What the exercise asks -
Set down only the lines running from the one with "Write part 2" to the one with "for body, members", both lines included, exactly as they stand, please.

= = = = =

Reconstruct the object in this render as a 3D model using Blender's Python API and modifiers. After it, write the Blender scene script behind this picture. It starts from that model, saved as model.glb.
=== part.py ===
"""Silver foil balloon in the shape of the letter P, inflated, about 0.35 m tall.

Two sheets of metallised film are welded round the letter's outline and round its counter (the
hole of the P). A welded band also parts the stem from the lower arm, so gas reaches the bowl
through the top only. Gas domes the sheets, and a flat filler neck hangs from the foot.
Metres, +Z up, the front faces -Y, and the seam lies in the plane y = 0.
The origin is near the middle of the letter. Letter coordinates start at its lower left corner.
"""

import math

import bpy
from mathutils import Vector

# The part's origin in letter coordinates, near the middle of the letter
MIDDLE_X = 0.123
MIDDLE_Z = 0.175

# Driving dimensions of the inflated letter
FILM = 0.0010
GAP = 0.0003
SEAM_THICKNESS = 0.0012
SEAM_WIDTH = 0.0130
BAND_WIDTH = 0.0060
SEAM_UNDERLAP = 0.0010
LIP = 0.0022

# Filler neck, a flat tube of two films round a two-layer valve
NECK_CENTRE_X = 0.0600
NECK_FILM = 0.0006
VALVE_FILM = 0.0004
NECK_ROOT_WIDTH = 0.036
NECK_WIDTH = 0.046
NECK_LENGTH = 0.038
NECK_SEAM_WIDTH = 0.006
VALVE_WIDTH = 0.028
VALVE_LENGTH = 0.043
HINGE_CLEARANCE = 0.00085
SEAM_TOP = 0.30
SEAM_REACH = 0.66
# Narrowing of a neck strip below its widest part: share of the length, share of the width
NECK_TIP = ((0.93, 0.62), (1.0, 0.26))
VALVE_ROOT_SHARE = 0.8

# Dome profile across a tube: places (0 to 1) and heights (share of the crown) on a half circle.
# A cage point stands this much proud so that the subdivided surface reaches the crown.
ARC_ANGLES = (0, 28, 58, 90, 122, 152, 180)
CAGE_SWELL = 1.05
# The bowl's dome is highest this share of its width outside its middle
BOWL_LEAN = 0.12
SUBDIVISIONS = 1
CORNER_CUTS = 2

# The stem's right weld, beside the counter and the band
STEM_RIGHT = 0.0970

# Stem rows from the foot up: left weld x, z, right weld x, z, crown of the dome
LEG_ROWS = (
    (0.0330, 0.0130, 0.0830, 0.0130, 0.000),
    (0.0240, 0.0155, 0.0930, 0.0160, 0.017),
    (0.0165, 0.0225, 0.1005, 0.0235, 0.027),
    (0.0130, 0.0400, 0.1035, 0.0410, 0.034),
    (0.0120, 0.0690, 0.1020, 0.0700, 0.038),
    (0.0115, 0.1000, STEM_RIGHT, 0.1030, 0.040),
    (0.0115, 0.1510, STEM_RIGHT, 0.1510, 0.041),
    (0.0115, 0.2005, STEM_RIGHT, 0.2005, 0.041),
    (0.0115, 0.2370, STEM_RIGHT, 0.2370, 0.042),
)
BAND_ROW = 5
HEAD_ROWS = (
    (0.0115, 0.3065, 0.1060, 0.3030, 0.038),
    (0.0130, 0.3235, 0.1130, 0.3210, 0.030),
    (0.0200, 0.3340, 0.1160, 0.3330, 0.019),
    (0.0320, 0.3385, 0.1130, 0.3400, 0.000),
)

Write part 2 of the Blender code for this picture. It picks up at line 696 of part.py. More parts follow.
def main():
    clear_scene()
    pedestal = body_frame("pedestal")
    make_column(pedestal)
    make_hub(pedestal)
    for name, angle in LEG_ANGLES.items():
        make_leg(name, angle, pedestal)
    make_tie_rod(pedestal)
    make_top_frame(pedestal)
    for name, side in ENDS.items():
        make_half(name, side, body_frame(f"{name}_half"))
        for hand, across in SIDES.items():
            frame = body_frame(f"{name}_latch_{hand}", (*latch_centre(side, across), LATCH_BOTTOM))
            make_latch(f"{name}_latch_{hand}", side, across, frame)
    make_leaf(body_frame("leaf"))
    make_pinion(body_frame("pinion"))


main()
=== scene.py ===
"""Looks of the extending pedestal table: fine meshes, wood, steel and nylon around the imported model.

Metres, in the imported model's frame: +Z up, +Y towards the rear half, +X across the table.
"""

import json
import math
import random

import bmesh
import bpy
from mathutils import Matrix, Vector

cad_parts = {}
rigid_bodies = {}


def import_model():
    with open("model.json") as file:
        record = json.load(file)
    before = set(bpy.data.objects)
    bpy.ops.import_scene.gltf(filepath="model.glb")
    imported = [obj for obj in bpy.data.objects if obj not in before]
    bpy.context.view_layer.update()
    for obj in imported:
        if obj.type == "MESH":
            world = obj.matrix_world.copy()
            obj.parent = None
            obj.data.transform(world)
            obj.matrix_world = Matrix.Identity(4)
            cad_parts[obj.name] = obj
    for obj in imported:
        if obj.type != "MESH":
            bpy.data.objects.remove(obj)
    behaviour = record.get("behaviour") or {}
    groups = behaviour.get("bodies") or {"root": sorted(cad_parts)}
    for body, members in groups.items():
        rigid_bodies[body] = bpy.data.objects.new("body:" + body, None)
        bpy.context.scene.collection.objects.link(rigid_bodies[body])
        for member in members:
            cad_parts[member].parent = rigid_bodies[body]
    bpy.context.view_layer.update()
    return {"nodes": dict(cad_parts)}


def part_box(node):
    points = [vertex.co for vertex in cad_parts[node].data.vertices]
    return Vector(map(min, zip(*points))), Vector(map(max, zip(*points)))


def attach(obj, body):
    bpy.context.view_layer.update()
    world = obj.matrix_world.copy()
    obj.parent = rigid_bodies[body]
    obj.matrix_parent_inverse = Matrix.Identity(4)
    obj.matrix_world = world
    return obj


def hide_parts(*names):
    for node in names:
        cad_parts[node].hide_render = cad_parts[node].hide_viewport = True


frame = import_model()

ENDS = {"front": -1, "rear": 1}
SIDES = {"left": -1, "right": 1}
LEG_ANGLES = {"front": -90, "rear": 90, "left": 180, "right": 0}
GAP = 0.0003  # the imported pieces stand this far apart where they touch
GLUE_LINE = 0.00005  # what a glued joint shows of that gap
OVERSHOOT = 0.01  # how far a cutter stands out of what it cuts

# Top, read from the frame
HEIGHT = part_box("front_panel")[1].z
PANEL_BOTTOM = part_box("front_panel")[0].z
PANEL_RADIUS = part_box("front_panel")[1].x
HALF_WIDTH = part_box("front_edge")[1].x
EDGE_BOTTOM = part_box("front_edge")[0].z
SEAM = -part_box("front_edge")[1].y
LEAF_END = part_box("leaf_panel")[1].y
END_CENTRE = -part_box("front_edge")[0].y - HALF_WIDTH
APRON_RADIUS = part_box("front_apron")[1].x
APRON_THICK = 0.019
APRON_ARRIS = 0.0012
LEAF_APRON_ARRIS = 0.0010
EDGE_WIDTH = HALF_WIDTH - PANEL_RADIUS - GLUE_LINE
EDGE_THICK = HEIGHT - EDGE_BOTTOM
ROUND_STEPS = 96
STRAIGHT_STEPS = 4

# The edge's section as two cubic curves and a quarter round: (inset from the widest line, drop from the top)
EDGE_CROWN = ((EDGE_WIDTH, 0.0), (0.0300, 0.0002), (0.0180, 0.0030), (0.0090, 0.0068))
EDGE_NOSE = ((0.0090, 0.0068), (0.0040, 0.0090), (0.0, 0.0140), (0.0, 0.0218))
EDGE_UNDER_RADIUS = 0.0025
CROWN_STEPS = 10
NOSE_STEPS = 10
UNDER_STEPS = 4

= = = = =

Exercise response -
Write part 2 of the Blender code for this picture. It picks up at line 696 of part.py. More parts follow.
def main():
    clear_scene()
    pedestal = body_frame("pedestal")
    make_column(pedestal)
    make_hub(pedestal)
    for name, angle in LEG_ANGLES.items():
        make_leg(name, angle, pedestal)
    make_tie_rod(pedestal)
    make_top_frame(pedestal)
    for name, side in ENDS.items():
        make_half(name, side, body_frame(f"{name}_half"))
        for hand, across in SIDES.items():
            frame = body_frame(f"{name}_latch_{hand}", (*latch_centre(side, across), LATCH_BOTTOM))
            make_latch(f"{name}_latch_{hand}", side, across, frame)
    make_leaf(body_frame("leaf"))
    make_pinion(body_frame("pinion"))


main()
=== scene.py ===
"""Looks of the extending pedestal table: fine meshes, wood, steel and nylon around the imported model.

Metres, in the imported model's frame: +Z up, +Y towards the rear half, +X across the table.
"""

import json
import math
import random

import bmesh
import bpy
from mathutils import Matrix, Vector

cad_parts = {}
rigid_bodies = {}


def import_model():
    with open("model.json") as file:
        record = json.load(file)
    before = set(bpy.data.objects)
    bpy.ops.import_scene.gltf(filepath="model.glb")
    imported = [obj for obj in bpy.data.objects if obj not in before]
    bpy.context.view_layer.update()
    for obj in imported:
        if obj.type == "MESH":
            world = obj.matrix_world.copy()
            obj.parent = None
            obj.data.transform(world)
            obj.matrix_world = Matrix.Identity(4)
            cad_parts[obj.name] = obj
    for obj in imported:
        if obj.type != "MESH":
            bpy.data.objects.remove(obj)
    behaviour = record.get("behaviour") or {}
    groups = behaviour.get("bodies") or {"root": sorted(cad_parts)}
    for body, members in groups.items():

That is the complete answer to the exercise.